We'd met there every year now for over seventy-five years. Our forebears had helped to build that church over two hundred years ago, so it seemed fitting to help the church build a nice picnic shelter on the grounds to accommodate not only our reunion, but several others held there each summer.
This special day commemorated a clan of Coxes that traced their lineage back to 1716 when Solomon Cox migrated to Delaware, was excommunicated from the Quaker Church, then moved and settled in southwest Virginia. Folks traveled over 3,000 miles to attend the event. With six aunts, along with their spouses and kids, Grandma's house would be spilling over! Some aunts lived in the area and graciously offered their homes for the out of towners, like my family.
Coming to grandma's on Saturday was paramount though, as we all chipped in to do the special chores particular to that weekend. Grandma would have raided the flower beds and shrubs on Friday and have buckets of flowers in water just waiting for eager hands. We older girls had the joy of creating beautiful baskets of cosmos, peonies, irises, old fashioned roses, mixed with Queen Anne's lace, black eyed Susans, and chicory from the roadside. After dinner we'd all pile into cars and gingerly hold our baskets, during our pilgrimage to the family cemetery down the lane. Grandma faithfully made decorating these special graves an important family ritual. There were Great Grandma and Grandpa Blairs’, Grandma's sisters’, the greats on Granddaddy's side, and my own dear Uncle Jim's graves to consider.
There will always be a very fond spot in my heart for that lovely, old cemetery. Each year, more and more of the old-timers who made the reunion special, who held leadership positions, who sacrificed time and resources to keep the reunion going had found their resting place there.
After the graveyard run we'd all disperse to various homes to visit and share in each others lives. Grandma always made an early night of it in preparation for the big day.

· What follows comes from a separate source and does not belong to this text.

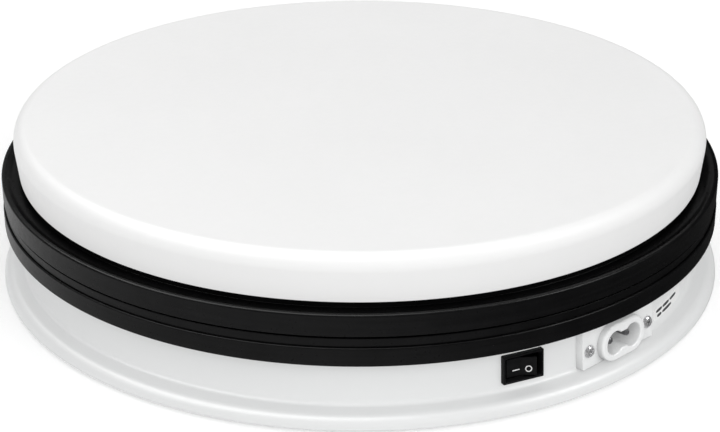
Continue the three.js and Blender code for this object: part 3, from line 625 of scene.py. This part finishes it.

And then it was Sunday. Church services were shortened, but there'd be the old glorious hymns from the Cokesbury hymnal. The tunes wafted out the open windows to serenade the folks who traveled in just for the day. Homemade tables were straining against the weight of myriad salads, fried chicken, fresh cooked vegetables from prolific country gardens, and the most delectable desserts one could ever imagine. Once the grace was given and the food line began, the whole climate of the day was swallowed up in the unrelenting attitude of savoring the delightful dishes prepared by "the best dog-gone cooks of the county!" Uncle Gib would always declare, "heaven is missing its ambrosia today, because this is the food of the gods!"
At two o'clock the business meeting and necrology service drew folks back into the open church, and then it was over until next year. Our families would reconvene at grandma's to consume leftovers before returning to their respective homes.
Being an only child, I’ve always relied on the camaraderie of the scads of cousins and the support of favored aunts and uncles who would pile in at Grandma's on the third Sunday in July. But now grandma and grandpa are gone. I figured it'd turn out this way, for they had been the glue that held the family together. I'm the oldest cousin, daughter of the oldest sister. Mom embraces that same old fashioned responsibility to be there at the reunion come what may, to support the few who continue to go. Gone are so many patriarchs. Gone are the great cooks. Now fast food boxes litter the tables. Mostly there are just a faded few who show up, trying to reignite the flame. It saddens me that folks are too busy to take time to look back, reminisce, and uphold the values of family heritage that used to mean so much. My cousins are really spread out now living in various states across the country with their families and I'm sure they treasure the golden memories of a bygone time. You certainly can't relive the past, but as memories fade and attitudes change I'm not so sure that people are better for their many losses due to the demise of the traditional family reunion.